Dataset records
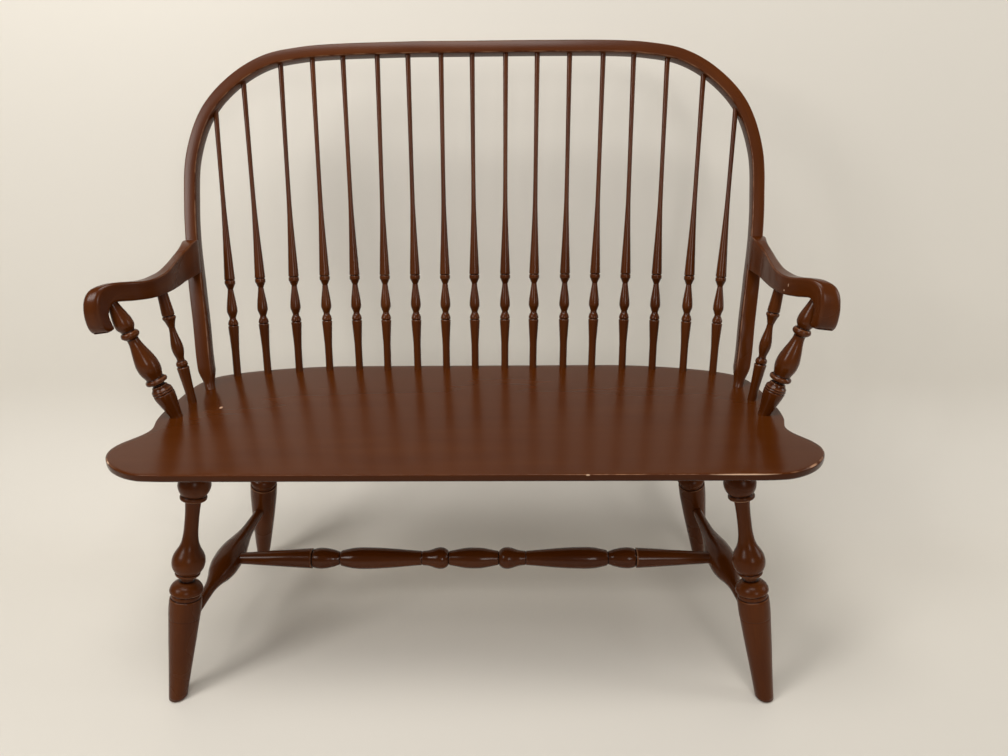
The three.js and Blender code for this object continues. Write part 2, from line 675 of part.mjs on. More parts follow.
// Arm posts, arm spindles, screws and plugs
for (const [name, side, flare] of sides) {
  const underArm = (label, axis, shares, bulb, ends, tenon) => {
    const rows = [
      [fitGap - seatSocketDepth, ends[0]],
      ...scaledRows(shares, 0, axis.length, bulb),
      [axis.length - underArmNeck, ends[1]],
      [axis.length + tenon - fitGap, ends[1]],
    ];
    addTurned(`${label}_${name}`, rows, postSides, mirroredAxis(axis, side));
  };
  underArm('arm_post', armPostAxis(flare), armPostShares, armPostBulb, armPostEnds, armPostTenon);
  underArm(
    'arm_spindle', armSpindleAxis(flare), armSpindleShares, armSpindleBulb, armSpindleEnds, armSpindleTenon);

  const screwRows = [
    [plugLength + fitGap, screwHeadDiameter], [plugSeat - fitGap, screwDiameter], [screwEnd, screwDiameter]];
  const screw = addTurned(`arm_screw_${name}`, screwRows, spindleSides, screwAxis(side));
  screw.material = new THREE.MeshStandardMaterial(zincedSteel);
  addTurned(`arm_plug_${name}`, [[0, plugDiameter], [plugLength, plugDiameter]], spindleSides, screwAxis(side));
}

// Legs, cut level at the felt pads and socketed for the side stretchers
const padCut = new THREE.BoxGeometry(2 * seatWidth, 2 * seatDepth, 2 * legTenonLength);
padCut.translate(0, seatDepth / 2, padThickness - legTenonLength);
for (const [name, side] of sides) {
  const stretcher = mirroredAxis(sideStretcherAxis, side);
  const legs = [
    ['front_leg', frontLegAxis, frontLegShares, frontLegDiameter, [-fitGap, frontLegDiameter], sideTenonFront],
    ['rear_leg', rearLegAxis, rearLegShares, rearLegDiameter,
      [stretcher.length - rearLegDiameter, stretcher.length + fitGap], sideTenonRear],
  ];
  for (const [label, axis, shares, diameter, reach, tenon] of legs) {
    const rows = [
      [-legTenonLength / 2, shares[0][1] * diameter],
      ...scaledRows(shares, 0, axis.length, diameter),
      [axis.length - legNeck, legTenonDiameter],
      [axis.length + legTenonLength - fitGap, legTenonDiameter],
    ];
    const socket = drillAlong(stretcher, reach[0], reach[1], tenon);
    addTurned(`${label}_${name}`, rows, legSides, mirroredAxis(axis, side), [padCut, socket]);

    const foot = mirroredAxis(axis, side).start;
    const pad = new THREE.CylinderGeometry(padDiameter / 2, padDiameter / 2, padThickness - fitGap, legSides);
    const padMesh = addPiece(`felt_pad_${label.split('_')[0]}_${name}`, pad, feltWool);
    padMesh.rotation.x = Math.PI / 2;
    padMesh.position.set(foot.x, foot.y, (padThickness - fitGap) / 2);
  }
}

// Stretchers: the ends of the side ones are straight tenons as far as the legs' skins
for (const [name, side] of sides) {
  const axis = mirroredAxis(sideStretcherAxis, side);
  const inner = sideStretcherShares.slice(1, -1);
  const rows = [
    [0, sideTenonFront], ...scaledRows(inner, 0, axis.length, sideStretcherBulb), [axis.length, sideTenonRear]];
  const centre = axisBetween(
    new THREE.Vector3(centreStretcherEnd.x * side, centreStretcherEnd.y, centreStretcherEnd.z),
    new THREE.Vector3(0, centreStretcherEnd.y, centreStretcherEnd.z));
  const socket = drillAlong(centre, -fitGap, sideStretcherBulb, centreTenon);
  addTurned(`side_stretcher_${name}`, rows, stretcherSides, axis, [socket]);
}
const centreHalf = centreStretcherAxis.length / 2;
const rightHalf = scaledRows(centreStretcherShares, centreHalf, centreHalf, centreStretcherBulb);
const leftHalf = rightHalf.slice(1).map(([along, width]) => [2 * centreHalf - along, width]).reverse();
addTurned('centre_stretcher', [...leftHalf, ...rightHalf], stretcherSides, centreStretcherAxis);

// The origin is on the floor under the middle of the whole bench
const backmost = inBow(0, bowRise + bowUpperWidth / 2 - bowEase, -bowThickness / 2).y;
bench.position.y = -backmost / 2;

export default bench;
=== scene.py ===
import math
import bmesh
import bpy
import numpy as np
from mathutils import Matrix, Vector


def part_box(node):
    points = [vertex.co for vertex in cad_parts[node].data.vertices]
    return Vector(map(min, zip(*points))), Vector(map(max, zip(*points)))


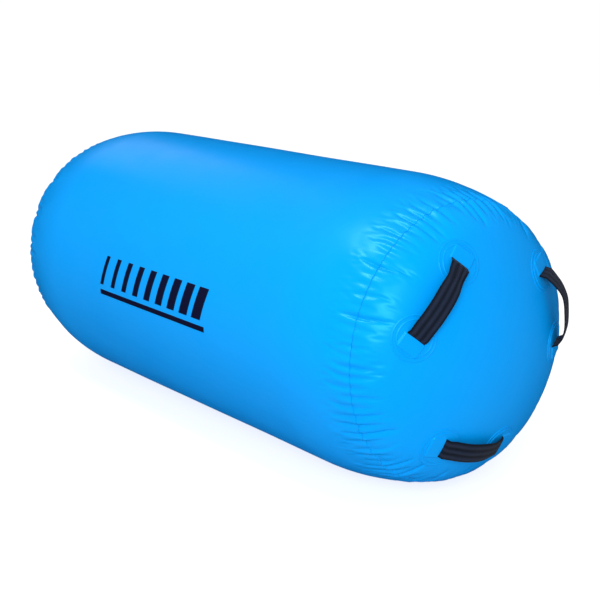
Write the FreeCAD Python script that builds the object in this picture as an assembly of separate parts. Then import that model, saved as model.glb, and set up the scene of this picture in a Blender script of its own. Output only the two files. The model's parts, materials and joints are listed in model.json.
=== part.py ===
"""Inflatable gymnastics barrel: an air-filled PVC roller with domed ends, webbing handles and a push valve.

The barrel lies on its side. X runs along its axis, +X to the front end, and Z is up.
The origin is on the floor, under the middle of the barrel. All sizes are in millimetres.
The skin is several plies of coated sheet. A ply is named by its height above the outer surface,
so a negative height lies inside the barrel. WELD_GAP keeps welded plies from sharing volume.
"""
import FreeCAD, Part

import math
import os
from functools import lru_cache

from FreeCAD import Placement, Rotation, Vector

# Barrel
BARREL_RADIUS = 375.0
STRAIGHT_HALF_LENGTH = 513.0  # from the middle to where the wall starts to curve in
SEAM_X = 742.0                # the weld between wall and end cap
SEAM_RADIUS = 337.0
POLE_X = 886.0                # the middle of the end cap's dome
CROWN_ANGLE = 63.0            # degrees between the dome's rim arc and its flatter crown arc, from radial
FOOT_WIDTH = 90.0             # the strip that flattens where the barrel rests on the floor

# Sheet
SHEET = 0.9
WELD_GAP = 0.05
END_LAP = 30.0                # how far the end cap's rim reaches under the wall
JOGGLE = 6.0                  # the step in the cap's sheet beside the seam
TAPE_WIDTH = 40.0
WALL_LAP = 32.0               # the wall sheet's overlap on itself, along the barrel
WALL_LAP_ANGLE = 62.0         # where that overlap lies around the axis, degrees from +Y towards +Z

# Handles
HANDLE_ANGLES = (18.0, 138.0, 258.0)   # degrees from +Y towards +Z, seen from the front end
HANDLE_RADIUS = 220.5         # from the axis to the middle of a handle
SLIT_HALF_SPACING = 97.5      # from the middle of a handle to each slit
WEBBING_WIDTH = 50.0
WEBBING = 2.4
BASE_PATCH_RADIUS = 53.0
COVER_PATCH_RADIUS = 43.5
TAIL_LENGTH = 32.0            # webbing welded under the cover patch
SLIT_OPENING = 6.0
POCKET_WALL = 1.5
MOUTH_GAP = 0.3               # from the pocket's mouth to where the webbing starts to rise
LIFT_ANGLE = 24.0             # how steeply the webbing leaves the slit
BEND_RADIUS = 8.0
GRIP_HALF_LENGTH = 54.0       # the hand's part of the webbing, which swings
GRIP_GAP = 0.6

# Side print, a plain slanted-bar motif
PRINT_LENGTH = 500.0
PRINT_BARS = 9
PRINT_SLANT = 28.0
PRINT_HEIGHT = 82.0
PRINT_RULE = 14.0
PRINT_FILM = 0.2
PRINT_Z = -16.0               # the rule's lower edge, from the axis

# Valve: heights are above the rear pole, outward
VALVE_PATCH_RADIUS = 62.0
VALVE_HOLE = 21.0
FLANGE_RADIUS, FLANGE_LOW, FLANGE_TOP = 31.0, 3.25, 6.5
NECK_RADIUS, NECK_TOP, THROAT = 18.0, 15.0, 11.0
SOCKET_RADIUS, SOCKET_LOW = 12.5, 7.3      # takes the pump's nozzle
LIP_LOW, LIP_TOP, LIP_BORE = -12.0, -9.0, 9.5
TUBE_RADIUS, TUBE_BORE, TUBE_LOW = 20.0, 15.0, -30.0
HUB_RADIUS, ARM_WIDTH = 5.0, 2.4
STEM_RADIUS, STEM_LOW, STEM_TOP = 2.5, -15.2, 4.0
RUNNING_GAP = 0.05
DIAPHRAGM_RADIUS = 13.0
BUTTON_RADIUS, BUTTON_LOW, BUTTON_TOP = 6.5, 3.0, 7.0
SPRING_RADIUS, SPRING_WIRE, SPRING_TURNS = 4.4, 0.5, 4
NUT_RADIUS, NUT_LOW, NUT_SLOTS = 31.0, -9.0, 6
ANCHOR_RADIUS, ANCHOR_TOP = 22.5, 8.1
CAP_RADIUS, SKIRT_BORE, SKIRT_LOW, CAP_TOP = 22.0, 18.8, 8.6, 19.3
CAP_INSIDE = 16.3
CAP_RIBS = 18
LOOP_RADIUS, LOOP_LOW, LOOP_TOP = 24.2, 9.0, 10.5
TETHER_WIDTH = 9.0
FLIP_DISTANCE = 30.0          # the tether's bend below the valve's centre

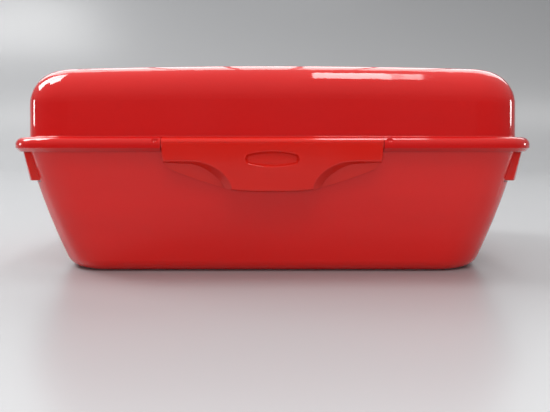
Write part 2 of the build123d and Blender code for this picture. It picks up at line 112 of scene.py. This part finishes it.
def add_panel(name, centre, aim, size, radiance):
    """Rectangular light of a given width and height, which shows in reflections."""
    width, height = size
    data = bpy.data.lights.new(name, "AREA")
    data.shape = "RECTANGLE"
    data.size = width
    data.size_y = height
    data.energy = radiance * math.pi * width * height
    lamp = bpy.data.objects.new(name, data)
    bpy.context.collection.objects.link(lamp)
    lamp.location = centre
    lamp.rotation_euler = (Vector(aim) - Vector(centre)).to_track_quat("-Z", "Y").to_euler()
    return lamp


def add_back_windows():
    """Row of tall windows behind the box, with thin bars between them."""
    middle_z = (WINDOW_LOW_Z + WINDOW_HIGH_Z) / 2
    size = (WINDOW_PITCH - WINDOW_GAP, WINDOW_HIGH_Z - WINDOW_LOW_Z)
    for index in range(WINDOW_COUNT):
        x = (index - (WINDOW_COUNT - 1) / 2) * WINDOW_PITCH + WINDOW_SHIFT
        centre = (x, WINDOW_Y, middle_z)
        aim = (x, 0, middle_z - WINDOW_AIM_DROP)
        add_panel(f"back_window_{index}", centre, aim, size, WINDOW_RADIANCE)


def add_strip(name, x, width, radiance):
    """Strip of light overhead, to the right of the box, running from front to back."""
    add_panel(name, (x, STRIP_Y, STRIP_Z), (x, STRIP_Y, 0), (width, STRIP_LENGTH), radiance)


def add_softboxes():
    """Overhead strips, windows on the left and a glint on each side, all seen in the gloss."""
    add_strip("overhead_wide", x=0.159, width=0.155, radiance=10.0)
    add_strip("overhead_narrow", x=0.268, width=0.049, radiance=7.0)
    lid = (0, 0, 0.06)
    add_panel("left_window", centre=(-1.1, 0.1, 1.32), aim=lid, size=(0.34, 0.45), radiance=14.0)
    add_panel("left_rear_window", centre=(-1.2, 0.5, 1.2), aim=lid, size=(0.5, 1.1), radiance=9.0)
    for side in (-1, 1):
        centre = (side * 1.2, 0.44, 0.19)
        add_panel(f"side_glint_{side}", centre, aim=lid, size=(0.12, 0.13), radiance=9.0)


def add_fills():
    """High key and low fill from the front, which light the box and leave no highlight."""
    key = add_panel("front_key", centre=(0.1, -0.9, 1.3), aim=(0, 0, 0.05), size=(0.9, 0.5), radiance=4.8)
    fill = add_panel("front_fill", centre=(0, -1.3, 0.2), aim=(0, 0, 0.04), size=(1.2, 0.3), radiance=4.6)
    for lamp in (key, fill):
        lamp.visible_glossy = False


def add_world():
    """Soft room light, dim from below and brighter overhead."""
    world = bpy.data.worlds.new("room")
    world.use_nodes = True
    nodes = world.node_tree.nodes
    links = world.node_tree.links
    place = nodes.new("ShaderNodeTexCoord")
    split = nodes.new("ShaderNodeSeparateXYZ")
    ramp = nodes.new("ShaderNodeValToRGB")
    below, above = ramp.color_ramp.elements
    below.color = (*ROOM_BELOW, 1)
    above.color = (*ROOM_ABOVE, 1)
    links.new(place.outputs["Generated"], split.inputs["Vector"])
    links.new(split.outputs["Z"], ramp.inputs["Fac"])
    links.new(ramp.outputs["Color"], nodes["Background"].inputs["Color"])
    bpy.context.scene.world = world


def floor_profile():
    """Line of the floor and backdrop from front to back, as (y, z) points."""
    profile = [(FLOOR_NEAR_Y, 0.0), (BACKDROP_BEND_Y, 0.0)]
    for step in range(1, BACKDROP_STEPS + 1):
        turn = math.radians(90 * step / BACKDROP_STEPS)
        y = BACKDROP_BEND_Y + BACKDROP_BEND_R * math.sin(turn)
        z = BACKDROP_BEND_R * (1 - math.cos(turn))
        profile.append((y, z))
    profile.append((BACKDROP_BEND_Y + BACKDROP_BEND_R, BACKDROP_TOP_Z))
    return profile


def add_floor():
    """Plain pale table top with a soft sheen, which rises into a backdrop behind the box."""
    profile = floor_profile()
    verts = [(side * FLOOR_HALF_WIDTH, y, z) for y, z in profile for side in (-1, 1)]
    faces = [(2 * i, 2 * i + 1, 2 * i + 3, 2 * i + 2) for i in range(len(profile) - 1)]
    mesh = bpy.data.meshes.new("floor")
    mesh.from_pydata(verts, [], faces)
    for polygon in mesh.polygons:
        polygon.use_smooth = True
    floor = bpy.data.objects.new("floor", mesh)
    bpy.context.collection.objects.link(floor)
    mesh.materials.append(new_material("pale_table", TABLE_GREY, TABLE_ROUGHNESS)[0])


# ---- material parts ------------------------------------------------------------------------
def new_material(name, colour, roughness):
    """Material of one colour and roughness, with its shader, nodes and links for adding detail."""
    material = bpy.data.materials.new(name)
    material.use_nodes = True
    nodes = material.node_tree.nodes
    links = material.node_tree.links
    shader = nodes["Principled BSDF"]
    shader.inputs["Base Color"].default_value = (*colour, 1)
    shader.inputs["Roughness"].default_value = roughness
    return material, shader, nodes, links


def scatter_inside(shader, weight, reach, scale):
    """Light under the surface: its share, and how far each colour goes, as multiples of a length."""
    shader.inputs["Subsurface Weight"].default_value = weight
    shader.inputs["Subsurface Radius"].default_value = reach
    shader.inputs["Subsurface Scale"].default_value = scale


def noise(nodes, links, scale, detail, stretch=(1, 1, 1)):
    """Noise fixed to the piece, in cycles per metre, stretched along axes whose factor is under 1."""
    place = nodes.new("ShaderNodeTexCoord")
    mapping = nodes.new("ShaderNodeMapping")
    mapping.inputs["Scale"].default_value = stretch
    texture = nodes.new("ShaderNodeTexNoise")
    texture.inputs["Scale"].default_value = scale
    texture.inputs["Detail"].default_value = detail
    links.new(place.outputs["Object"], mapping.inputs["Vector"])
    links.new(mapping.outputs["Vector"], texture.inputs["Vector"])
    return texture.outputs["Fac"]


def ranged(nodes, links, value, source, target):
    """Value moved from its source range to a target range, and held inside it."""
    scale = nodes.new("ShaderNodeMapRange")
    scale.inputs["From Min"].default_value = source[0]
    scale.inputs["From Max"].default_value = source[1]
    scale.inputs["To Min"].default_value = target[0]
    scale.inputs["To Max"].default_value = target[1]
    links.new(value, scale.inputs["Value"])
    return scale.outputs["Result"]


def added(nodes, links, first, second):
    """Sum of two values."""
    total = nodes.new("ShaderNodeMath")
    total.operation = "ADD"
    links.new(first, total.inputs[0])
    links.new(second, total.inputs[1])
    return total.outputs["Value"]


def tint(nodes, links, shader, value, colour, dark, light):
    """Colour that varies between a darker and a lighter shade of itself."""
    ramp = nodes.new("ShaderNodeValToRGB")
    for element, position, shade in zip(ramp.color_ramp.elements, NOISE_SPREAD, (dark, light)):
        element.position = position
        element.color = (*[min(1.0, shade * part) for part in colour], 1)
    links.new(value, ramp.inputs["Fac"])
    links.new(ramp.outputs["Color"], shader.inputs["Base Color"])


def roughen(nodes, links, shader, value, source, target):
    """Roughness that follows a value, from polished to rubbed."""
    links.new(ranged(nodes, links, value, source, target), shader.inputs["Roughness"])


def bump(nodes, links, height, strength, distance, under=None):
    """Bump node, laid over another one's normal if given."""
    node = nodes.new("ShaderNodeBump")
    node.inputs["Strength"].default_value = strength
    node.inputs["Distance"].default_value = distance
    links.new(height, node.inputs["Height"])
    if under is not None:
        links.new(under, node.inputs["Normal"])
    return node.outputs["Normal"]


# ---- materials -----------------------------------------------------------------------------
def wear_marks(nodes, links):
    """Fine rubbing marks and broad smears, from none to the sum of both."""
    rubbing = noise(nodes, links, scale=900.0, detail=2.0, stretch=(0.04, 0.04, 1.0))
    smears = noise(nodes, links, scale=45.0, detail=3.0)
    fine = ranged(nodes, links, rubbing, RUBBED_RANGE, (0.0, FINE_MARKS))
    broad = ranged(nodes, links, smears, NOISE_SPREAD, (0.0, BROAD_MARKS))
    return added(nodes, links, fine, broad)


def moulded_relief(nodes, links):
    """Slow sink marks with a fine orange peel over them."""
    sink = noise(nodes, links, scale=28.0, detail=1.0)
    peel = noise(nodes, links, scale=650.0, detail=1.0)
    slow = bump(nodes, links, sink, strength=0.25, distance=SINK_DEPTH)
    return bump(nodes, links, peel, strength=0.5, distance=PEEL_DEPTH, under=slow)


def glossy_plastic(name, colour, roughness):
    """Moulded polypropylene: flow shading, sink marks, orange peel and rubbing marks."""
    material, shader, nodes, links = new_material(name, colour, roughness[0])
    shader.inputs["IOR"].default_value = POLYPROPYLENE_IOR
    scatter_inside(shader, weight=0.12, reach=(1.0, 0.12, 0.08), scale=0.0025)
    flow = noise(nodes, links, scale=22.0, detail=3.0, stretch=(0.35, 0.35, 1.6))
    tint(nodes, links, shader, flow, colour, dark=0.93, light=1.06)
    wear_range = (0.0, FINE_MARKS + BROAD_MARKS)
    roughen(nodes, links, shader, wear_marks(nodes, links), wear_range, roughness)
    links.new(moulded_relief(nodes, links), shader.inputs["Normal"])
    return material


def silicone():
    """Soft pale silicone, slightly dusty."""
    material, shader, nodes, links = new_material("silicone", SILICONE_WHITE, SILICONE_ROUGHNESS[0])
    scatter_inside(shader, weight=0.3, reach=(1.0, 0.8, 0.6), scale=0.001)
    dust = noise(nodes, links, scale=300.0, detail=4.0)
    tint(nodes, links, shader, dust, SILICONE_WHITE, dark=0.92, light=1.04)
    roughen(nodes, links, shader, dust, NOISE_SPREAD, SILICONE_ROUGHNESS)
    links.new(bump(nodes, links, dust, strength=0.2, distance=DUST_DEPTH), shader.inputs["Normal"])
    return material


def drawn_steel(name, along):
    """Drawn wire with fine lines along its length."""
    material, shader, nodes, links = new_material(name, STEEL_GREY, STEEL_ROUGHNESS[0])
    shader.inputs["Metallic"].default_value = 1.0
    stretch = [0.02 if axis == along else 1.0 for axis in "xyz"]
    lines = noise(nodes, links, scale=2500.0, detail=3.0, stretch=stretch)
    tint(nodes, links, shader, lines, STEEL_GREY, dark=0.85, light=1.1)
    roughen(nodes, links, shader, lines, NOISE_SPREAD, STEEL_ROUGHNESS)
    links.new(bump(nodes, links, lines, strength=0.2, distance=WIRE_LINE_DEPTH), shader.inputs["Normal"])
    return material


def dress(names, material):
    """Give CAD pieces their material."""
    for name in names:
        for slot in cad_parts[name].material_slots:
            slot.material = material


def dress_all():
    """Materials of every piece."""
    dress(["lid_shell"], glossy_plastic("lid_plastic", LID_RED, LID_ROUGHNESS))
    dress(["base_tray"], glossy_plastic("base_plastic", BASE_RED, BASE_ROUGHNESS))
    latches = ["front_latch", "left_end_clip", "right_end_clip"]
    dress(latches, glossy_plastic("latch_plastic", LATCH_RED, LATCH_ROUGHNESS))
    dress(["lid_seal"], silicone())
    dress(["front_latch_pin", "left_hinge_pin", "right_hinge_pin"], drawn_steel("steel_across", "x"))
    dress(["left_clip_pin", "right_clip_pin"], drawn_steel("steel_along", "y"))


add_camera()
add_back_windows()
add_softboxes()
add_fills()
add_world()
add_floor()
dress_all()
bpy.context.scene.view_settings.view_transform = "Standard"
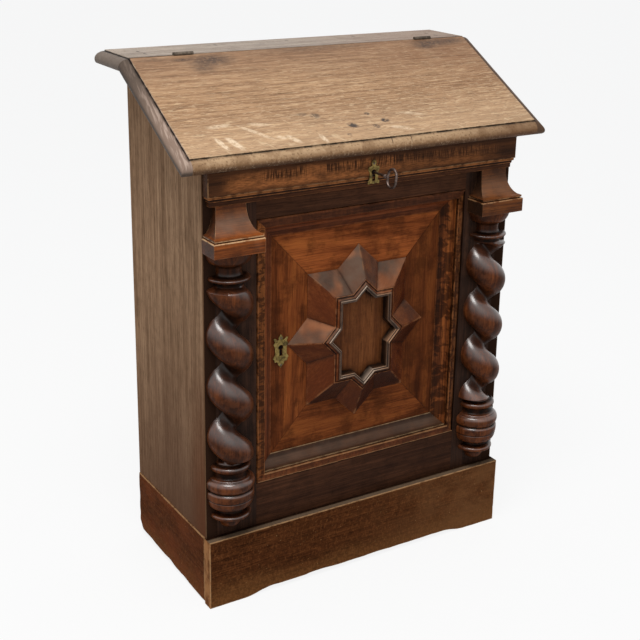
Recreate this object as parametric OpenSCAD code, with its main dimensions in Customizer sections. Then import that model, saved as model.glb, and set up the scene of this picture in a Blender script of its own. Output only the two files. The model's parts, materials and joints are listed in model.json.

Given task
Reproduce exactly, and only, the lines from the one that contains "the whole bench" down to the one that contains "points = [vertex.co", both ends included.

Task output
// The origin is on the floor under the middle of the whole bench
const backmost = inBow(0, bowRise + bowUpperWidth / 2 - bowEase, -bowThickness / 2).y;
bench.position.y = -backmost / 2;

export default bench;
=== scene.py ===
import math
import bmesh
import bpy
import numpy as np
from mathutils import Matrix, Vector


def part_box(node):
    points = [vertex.co for vertex in cad_parts[node].data.vertices]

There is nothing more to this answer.